The danger is that we shall miss the real benefit of this great truth that whatever good is designed for man may be realized in large measure while he lives and shall make his good to consist only in goods. Better conditions of living easily become the foe of the best. Heaven is not meat and drink; it is the better heart.

Making houses and lands the supreme end of living is little better than looking forward to harps and crowns. It is easy, being freed from slavery to a superstition to relapse into slavery to our lower selves. We are in danger of living for a living instead of for our lives. We are "on the make" instead of being engaged in making manhood. We are digging the lead of commercial advantage with the gold shovels of character.

We may be measured by our own measurements. In sermons and orations we assure ourselves that we are a great people because we have here so many acres, so many millions of bushels of corn and of wheat, so high wages, so vast financial resources. We are living in the glut of things and setting these things as the end of living.
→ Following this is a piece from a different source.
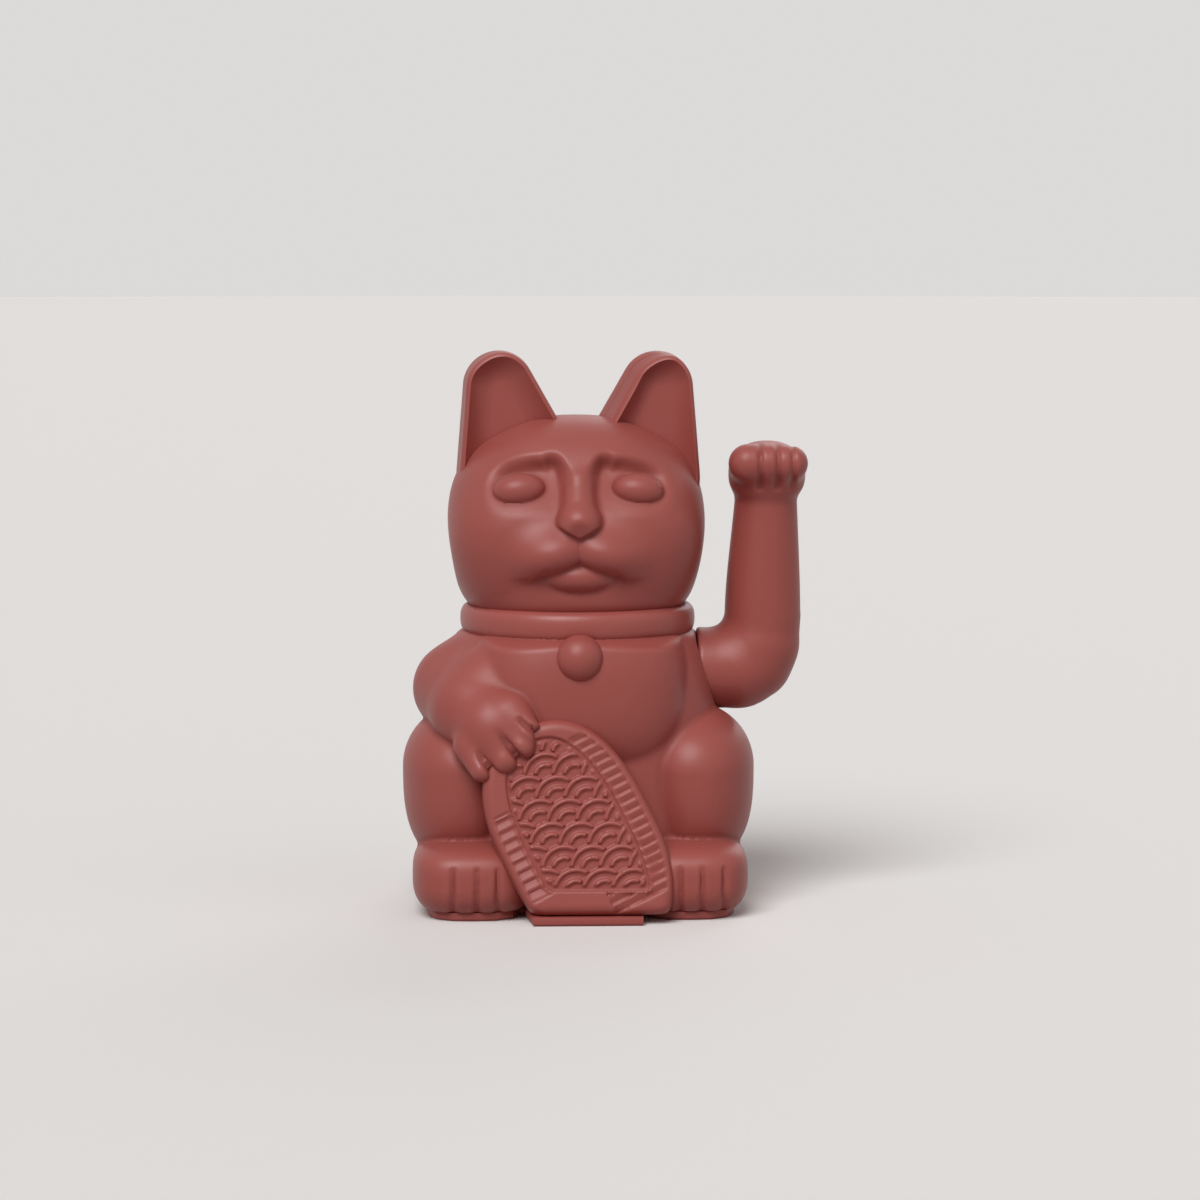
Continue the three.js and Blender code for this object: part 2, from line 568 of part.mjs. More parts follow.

All this does not mean that prosperity is wrong; it does not mean that misery or poverty is a virtue. The danger is not in our many acres, our high wages, our millions of money; the danger is that these are the ends instead of the means; that we are existing for our living; that we make the man the tool of his money instead of the money being the making of the man.

Every man has in his breast the keys to his own heaven. If he will he may find the riches of character; he may enter into the paradise of a mind at peace; he may taste of the divine joys of serving his fellows; he may, in thought, commune with all the good and great; he may hear the morning stars sing together.

The eternal crown of glory is the crown of character. The streets paved with gold are the fair, clear ways of virtue. The harps of whose music we never weary are the strings of sympathy and love and pain; these make the heavenly harmony. The angels are in the faces we learn to love. These make heaven when we see them in the light of the presence of eternal love.